-- BEGIN SOURCE RECORDS --

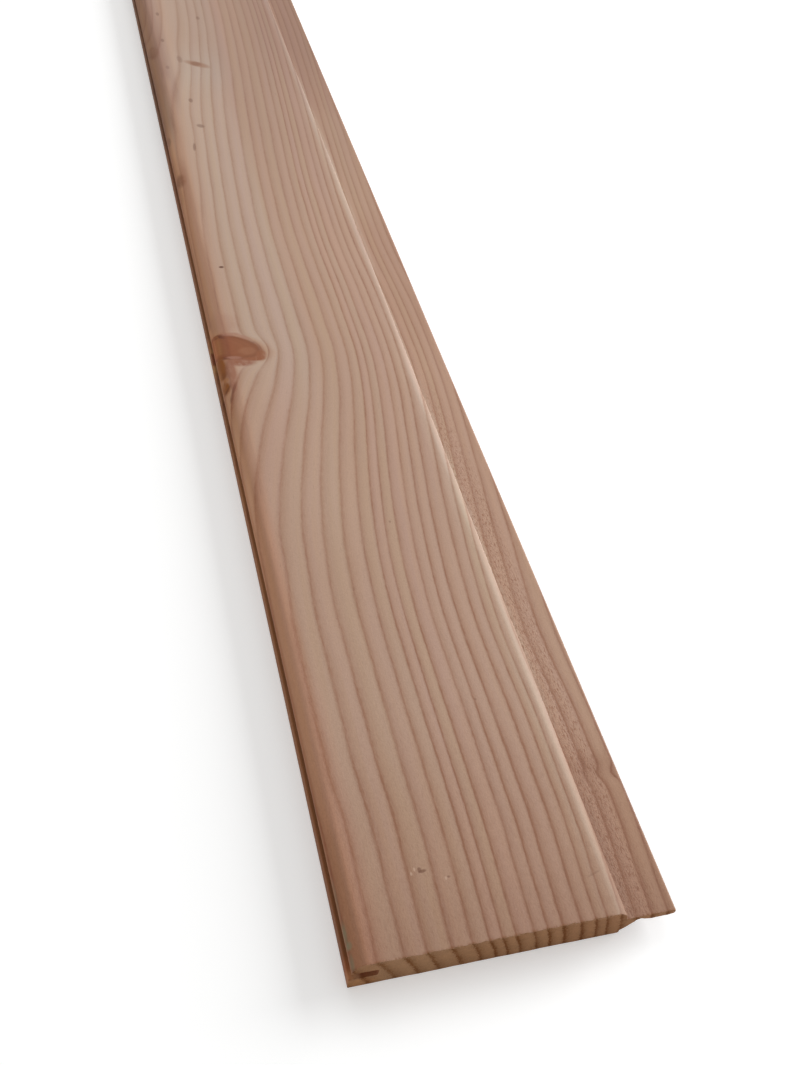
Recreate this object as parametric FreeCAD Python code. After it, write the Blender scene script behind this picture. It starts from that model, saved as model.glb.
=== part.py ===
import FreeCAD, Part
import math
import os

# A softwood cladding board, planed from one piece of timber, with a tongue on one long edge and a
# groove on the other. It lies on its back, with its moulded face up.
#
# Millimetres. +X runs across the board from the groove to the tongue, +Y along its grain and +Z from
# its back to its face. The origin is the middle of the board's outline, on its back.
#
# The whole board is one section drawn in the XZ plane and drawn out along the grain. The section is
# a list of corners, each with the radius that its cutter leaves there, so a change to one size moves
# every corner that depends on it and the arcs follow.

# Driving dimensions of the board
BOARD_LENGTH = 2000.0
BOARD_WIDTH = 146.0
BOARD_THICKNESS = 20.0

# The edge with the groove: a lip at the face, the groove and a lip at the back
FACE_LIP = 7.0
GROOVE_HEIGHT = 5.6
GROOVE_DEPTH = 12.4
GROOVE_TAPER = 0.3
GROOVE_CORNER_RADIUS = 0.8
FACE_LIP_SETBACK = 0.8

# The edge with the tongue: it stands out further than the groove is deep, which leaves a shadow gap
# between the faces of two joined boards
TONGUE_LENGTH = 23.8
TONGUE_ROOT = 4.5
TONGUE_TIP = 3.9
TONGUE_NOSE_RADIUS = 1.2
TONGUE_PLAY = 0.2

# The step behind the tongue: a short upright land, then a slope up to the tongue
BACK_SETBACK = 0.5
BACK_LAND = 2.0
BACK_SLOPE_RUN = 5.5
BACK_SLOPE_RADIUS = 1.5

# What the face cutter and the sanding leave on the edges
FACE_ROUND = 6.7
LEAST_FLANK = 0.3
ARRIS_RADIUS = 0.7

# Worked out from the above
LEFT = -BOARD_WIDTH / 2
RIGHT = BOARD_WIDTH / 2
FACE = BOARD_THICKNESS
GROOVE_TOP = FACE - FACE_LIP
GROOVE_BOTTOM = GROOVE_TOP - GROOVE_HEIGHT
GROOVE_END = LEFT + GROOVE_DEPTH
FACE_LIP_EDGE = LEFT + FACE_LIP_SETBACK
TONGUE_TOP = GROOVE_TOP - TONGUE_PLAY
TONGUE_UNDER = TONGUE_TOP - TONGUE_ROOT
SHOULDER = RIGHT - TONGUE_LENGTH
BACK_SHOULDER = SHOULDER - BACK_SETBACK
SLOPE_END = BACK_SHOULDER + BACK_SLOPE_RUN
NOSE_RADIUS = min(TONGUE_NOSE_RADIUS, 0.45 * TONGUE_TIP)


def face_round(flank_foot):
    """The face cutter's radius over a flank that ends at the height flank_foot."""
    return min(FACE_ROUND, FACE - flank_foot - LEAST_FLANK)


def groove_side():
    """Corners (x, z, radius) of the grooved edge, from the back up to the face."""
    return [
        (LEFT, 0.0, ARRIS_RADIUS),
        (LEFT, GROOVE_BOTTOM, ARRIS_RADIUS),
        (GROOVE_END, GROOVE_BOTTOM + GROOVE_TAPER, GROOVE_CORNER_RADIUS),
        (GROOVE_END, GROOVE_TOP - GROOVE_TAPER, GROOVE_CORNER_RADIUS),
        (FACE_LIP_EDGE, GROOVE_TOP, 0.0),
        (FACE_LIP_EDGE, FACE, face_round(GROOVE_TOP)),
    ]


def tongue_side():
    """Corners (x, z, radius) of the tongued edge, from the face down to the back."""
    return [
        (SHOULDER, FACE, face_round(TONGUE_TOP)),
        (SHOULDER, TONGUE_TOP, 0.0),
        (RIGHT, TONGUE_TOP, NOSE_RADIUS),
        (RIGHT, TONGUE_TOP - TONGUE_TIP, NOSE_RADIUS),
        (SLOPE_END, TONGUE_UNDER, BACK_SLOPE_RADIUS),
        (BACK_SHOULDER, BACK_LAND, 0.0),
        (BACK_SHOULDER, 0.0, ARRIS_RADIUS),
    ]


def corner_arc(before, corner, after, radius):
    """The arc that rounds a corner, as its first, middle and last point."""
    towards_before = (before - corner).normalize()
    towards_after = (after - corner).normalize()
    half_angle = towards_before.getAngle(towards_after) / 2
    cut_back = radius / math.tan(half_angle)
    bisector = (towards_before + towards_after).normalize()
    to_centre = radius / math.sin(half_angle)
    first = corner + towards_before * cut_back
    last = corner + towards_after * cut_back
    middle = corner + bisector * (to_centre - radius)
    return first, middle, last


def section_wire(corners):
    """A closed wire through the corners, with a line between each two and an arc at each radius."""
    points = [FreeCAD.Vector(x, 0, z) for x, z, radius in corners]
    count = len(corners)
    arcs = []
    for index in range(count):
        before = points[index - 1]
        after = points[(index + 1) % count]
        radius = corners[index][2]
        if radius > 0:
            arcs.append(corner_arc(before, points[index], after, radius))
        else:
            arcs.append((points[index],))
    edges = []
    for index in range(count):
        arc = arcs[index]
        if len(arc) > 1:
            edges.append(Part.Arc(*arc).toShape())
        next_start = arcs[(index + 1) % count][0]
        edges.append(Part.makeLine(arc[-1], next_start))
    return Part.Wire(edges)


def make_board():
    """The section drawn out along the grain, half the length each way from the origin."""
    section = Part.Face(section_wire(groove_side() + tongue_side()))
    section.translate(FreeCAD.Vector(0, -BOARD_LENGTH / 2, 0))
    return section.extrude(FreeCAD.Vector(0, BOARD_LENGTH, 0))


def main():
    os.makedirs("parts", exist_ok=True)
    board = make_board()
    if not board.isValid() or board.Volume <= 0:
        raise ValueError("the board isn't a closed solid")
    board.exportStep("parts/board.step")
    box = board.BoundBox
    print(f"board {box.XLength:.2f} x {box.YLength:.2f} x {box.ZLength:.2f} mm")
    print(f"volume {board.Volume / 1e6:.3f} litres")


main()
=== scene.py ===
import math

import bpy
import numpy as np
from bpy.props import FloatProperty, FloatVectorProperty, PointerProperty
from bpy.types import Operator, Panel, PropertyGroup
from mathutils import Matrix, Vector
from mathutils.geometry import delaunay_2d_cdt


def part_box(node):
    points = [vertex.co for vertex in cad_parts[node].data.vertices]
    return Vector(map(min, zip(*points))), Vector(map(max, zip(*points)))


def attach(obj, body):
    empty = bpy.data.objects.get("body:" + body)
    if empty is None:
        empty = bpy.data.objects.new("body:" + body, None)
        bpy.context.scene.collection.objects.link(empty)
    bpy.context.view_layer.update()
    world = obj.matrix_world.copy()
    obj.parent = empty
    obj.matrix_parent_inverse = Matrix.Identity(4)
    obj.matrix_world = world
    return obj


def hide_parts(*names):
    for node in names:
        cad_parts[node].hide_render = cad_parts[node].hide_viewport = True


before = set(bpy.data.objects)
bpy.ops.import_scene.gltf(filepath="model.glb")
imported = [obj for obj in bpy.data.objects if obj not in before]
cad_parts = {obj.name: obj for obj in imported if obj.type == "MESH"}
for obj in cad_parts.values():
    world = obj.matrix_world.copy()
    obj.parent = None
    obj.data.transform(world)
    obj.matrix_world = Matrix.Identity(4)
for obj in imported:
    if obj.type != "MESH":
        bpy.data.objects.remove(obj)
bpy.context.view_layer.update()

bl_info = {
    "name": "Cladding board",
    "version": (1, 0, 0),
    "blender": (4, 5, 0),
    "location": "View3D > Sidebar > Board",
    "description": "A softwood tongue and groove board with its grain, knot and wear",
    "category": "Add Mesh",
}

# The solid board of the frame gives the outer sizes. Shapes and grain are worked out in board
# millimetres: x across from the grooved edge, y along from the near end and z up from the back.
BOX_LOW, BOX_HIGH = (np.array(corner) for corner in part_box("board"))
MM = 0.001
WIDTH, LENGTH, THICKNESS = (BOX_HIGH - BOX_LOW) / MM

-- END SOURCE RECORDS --
-- BEGIN SOURCE RECORDS --

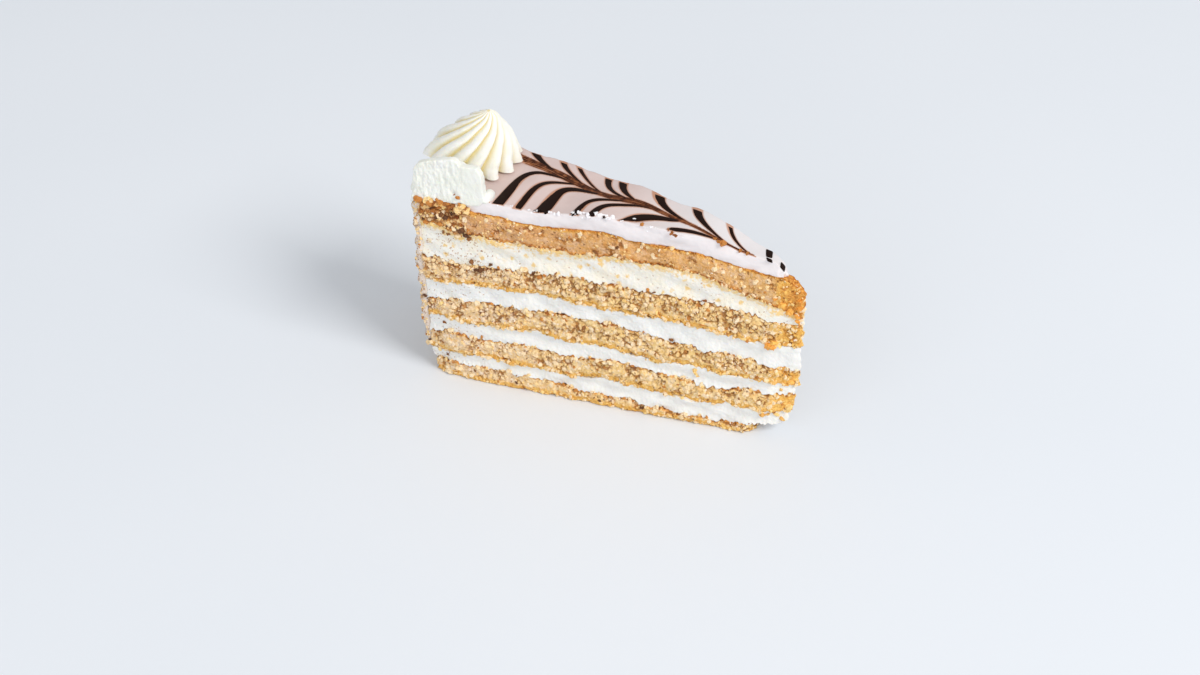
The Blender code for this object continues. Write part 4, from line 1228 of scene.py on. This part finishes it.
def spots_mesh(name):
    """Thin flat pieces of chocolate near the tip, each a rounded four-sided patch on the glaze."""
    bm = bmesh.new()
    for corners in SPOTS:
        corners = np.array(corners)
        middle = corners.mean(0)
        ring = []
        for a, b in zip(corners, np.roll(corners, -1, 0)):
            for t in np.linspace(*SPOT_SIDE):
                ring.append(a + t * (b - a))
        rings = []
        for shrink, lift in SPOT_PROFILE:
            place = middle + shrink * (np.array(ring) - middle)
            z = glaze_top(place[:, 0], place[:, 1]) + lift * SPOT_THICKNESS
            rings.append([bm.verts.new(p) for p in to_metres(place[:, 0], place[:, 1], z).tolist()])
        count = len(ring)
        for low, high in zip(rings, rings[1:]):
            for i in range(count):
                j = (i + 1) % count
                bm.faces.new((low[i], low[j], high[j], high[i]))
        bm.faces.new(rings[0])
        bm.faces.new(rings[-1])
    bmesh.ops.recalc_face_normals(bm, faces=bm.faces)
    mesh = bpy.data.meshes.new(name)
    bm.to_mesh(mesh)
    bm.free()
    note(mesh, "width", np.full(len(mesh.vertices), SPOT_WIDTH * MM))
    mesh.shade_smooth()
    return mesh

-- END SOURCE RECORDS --

§ REQUIRED TASK: Reproduce word for word the material above, beginning with the line that contains "board = make_board()" and ending with the line that contains "obj.matrix_world = world".

§ ANSWER:
    board = make_board()
    if not board.isValid() or board.Volume <= 0:
        raise ValueError("the board isn't a closed solid")
    board.exportStep("parts/board.step")
    box = board.BoundBox
    print(f"board {box.XLength:.2f} x {box.YLength:.2f} x {box.ZLength:.2f} mm")
    print(f"volume {board.Volume / 1e6:.3f} litres")


main()
=== scene.py ===
import math

import bpy
import numpy as np
from bpy.props import FloatProperty, FloatVectorProperty, PointerProperty
from bpy.types import Operator, Panel, PropertyGroup
from mathutils import Matrix, Vector
from mathutils.geometry import delaunay_2d_cdt


def part_box(node):
    points = [vertex.co for vertex in cad_parts[node].data.vertices]
    return Vector(map(min, zip(*points))), Vector(map(max, zip(*points)))


def attach(obj, body):
    empty = bpy.data.objects.get("body:" + body)
    if empty is None:
        empty = bpy.data.objects.new("body:" + body, None)
        bpy.context.scene.collection.objects.link(empty)
    bpy.context.view_layer.update()
    world = obj.matrix_world.copy()
    obj.parent = empty
    obj.matrix_parent_inverse = Matrix.Identity(4)
    obj.matrix_world = world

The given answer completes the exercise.